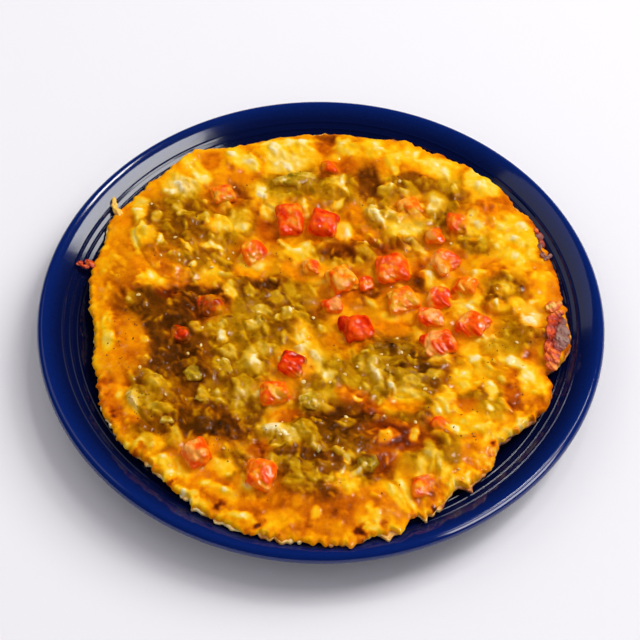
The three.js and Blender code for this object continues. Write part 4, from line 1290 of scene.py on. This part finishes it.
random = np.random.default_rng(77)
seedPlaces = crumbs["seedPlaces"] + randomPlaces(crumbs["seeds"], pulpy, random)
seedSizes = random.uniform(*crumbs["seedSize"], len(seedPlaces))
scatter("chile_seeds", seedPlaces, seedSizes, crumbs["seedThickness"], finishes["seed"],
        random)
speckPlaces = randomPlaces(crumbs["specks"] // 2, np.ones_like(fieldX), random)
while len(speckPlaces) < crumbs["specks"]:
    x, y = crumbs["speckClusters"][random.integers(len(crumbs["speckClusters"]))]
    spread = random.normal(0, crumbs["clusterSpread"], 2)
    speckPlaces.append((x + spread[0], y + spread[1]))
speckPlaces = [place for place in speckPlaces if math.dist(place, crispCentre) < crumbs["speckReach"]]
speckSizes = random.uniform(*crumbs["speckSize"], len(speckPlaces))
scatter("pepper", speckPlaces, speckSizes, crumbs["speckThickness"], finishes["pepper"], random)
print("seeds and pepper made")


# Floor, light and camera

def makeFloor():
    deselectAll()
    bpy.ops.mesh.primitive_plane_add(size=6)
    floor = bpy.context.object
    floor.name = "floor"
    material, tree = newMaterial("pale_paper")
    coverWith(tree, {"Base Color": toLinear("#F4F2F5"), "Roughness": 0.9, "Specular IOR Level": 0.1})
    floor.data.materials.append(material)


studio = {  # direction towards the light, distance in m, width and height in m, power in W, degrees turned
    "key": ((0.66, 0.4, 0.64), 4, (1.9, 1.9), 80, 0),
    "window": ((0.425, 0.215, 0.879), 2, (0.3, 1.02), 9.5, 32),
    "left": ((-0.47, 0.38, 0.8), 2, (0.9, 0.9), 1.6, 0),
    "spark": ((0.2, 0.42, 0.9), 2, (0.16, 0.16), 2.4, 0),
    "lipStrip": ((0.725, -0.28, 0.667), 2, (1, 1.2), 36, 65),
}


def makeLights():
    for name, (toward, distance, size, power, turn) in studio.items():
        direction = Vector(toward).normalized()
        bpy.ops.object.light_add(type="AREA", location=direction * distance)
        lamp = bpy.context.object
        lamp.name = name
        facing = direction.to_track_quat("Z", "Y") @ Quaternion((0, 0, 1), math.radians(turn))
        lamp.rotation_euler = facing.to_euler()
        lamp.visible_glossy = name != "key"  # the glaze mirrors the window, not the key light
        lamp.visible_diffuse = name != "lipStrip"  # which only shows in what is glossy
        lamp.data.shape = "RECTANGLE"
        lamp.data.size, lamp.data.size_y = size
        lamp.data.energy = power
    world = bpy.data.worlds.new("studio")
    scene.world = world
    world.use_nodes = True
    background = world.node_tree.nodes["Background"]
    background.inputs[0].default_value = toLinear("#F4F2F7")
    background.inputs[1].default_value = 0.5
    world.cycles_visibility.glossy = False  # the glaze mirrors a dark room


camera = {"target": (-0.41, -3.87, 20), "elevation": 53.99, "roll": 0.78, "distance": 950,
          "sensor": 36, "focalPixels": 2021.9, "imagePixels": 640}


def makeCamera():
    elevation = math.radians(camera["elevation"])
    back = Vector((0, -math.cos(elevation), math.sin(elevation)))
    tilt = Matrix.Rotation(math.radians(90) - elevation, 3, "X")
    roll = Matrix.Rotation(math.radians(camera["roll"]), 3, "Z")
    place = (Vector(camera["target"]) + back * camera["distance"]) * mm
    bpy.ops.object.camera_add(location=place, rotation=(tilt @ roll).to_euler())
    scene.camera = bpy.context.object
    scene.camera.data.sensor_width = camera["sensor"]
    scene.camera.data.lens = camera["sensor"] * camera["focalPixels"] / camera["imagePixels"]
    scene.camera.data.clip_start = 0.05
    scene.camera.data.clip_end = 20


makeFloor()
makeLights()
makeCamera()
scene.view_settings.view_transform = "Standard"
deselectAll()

--

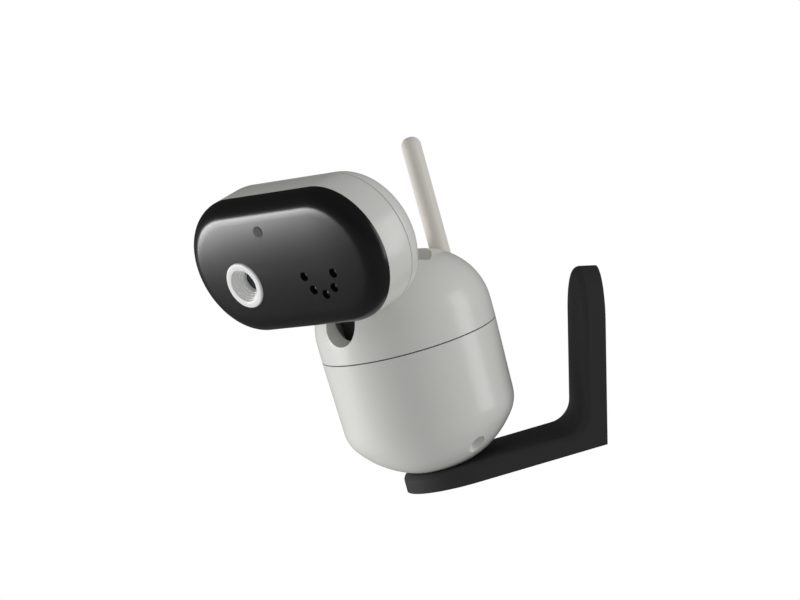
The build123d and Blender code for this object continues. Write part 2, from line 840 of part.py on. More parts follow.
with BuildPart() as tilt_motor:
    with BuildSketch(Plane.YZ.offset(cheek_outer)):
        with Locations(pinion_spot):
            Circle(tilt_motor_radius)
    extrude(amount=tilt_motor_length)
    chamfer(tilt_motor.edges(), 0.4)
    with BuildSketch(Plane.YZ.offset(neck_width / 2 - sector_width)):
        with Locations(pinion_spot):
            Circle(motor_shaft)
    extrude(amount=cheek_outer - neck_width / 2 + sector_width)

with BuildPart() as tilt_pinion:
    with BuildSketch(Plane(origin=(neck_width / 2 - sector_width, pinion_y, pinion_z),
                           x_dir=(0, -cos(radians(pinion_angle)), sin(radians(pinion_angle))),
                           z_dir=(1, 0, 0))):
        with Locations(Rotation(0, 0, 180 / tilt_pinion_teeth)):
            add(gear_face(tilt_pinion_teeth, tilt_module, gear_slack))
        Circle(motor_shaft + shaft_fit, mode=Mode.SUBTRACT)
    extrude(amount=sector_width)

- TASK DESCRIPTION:
Look through the material above and print exactly the lines from the one containing "The three.js and" to the one containing "# Floor, light and camera", both included, and nothing more.

- RESULT:
The three.js and Blender code for this object continues. Write part 4, from line 1290 of scene.py on. This part finishes it.
random = np.random.default_rng(77)
seedPlaces = crumbs["seedPlaces"] + randomPlaces(crumbs["seeds"], pulpy, random)
seedSizes = random.uniform(*crumbs["seedSize"], len(seedPlaces))
scatter("chile_seeds", seedPlaces, seedSizes, crumbs["seedThickness"], finishes["seed"],
        random)
speckPlaces = randomPlaces(crumbs["specks"] // 2, np.ones_like(fieldX), random)
while len(speckPlaces) < crumbs["specks"]:
    x, y = crumbs["speckClusters"][random.integers(len(crumbs["speckClusters"]))]
    spread = random.normal(0, crumbs["clusterSpread"], 2)
    speckPlaces.append((x + spread[0], y + spread[1]))
speckPlaces = [place for place in speckPlaces if math.dist(place, crispCentre) < crumbs["speckReach"]]
speckSizes = random.uniform(*crumbs["speckSize"], len(speckPlaces))
scatter("pepper", speckPlaces, speckSizes, crumbs["speckThickness"], finishes["pepper"], random)
print("seeds and pepper made")


# Floor, light and camera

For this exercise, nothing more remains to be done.